Di cosa è fatta la polvere?

A volte, basta passare un dito su un tavolo per accorgersi che un ambiente non è perfettamente pulito. Capita anche nei laboratori universitari, dove qualcuno ha pensato, per la prima volta, di scoprire da dove arriva e di cosa è fatta l’implacabile polvere. Il fatto è che le particelle sono talmente piccole che nessuno è mai riuscito a studiare l’esatta composizione del pulviscolo. A fare luce in questo angolo buio della scienza ci ha pensato James Coe, chimico della Ohio State University: con l’aiuto dei suoi studenti ha pubblicato sul Journal of Physical Chemistry C il primo identikit di 63 diversi tipi di granelli.

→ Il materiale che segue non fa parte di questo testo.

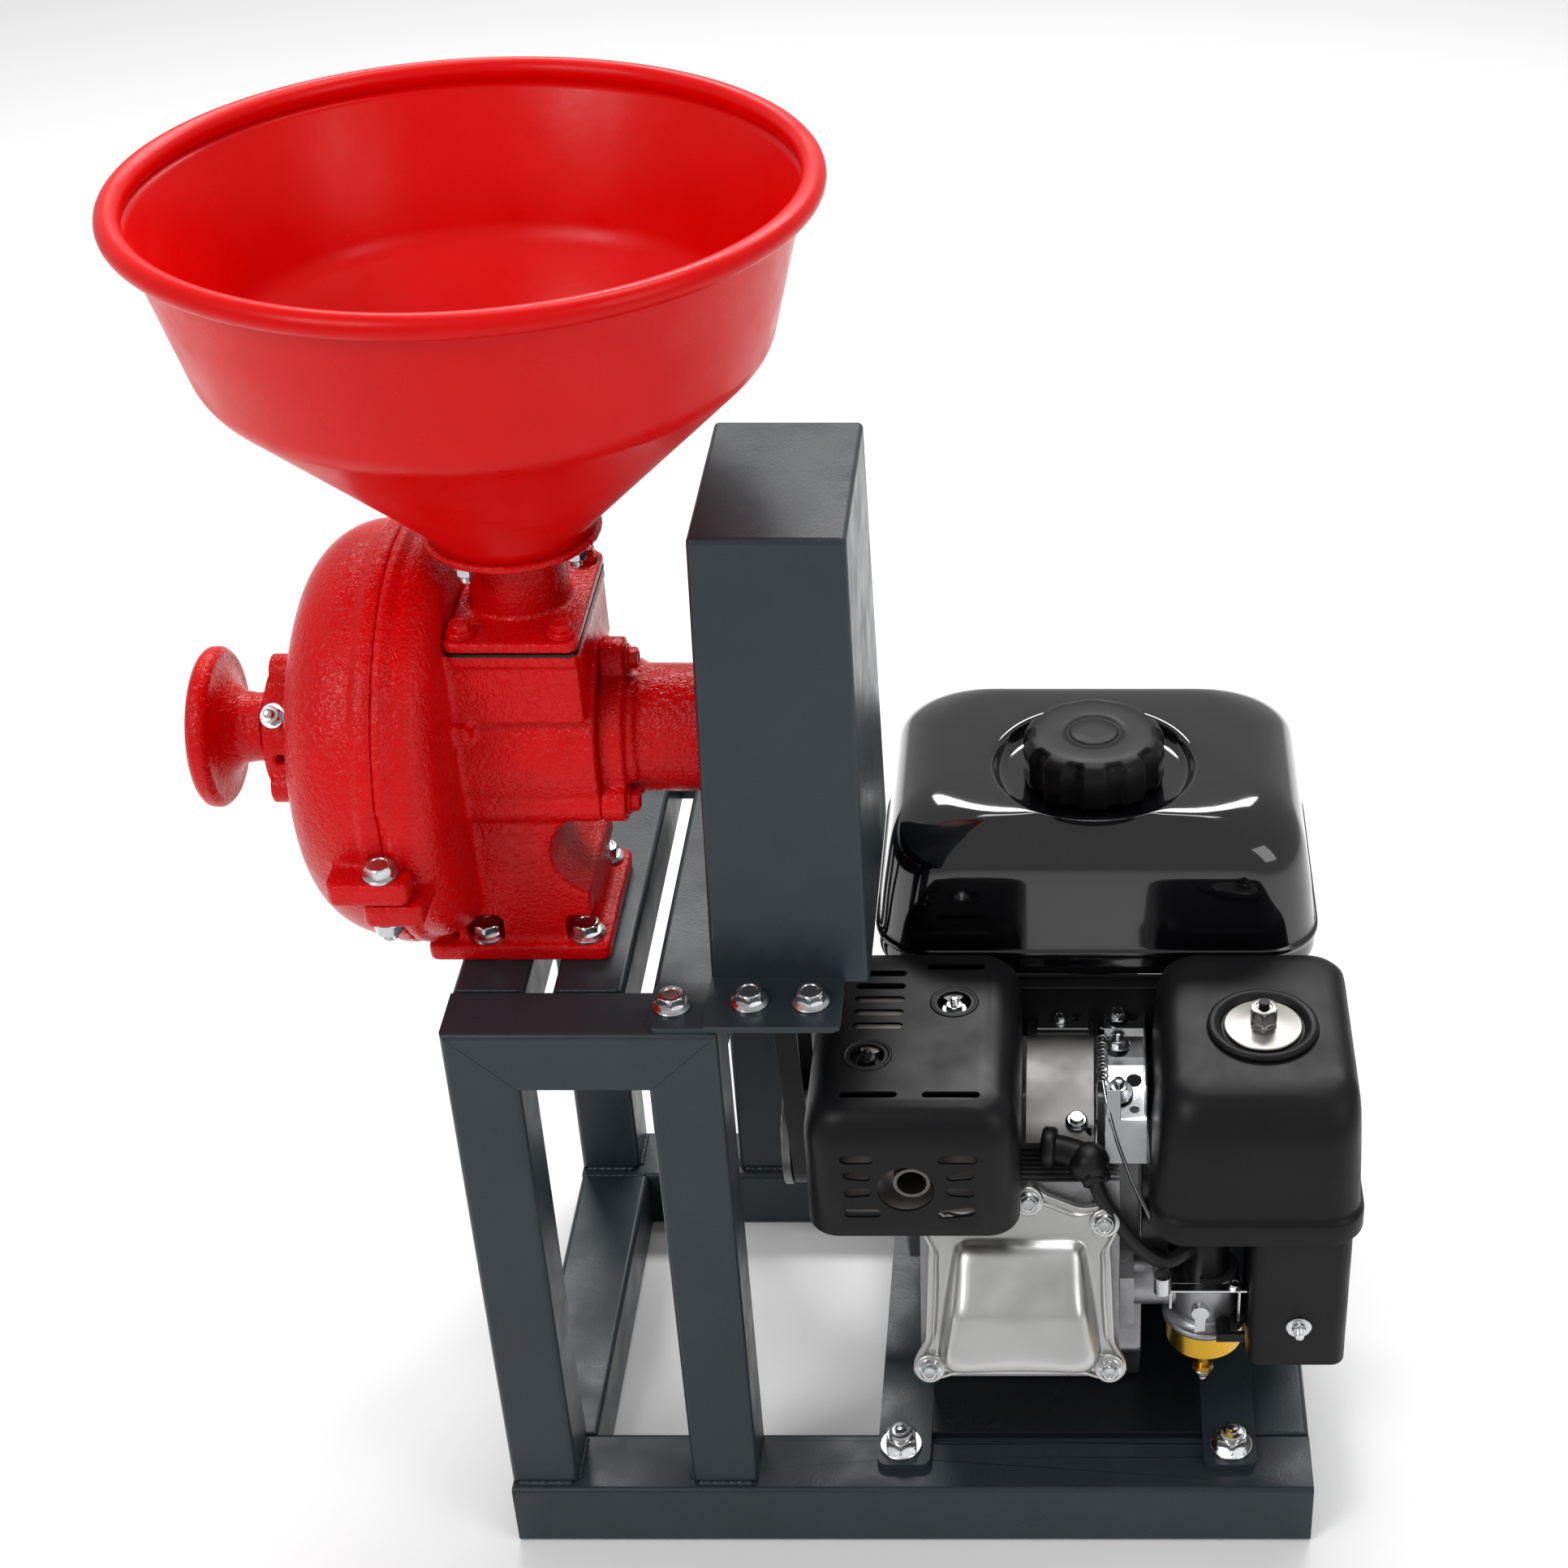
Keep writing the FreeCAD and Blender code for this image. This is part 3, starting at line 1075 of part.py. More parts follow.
def make_crankcase():
    y = s.crank_y
    points = [
        (s.case_back, s.engine_foot), (s.case_back, s.crank_z + 40), (s.case_back - 30, s.case_top),
        (122, s.case_top), (114, 216), (64, 92), (84, s.engine_foot + 8), (84, s.engine_foot),
    ]
    width = s.case_right - s.case_left
    block = padded("case_block", "YZ_Plane", points, width, machine(s.case_left, 0, 0))
    soften(block, as_size(6), along("x"), "case_round")
    room = cylinder("case_room", machine(s.case_left + 8, y, s.crank_z), 52, width - 16, "x")
    bore = cylinder("case_bore", machine(s.case_left - 60, y, s.crank_z), s.crank_rad + 4.2, 400, "x")
    feet = []
    tools = [room, bore]
    for n, (x, foot_y) in enumerate(ENGINE_SPOTS):
        feet.append(box(f"case_post_{n}", machine(x - 12, foot_y - 12, s.case_top - 30),
                        (24, 24, s.tank_foot - s.case_top + 30)))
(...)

Figurarsi che la storia del primo database della polvere è nata quasi per caso. Nel 2003, il gruppo di Coe stava testando un nuovo tipo di sensore a plasmoni (un sistema di particelle che alimentano il plasma) che sfruttava aperture microscopiche per registrare lo spettro infrarosso della luce. Dopo alcune prove, il team di Coe si è accorto che alcuni piccoli granelli di polvere avevano ostruito i pori del sensore. Risultato? Il pattern luminoso veniva alterato in base alla composizione del granello, fornendo un identikit della particella.

Di cosa è fatta la polvere

A quanto pare, il componente più diffuso nella polvere (60% dei casi) sarebbe la materia organica di natura non meglio precisata (cellule morte della pelle e altre sostanze provenienti da noi stessi, piante, animali e altri organismi viventi). Segue il quarzo, che risulta presente in almeno la metà dei campioni di pulviscolo raccolti nel laboratorio. In coda si trovano altri composti come il gesso e alcuni tipi di carbonati.

Sapere con esattezza cosa contengono i granelli di polvere può sembrare un eccesso di pignoleria, ma in alcuni casi può rivelarsi un dato affatto trascurabile. Basti pensare ai milioni di persone che soffrono di allergie. Se gli scienziati fossero in grado di analizzare con precisione la composizione del pulviscolo presente in una stanza, potrebbero indicare agli allergici come evitare fastidiose complicazioni respiratorie.

Coe non si è lasciato certo scappare questa opportunità, e così ha messo alla prova i suoi studenti alla Ohio State University, chiedendo loro di identificare lo spettro infrarosso di una particella di polvere e fornire, allo stesso tempo, un’immagine dettagliata al microscopio elettronico. Lo scienziato, inoltre, ha visto bene di mettere in palio un premio per il miglior cacciatore di polvere: un pranzo gratis e l’onore di scegliere il nome di battesimo del primo granello.

La competizione è stata vinta da Matthew McCormack, che ha scelto di chiamarla come il suo cane: Abby. Dopo il primo successo, gli studenti di Coe hanno continuato a studiare la polvere, arrivando a definire la composizione di 63 diversi tipi di granelli. Ora, il gruppo di ricerca sta pensando a come implementare nuovi algoritmi utili a interpretare meglio i risultati delle analisi condotte. Presto la polvere non avrà più segreti.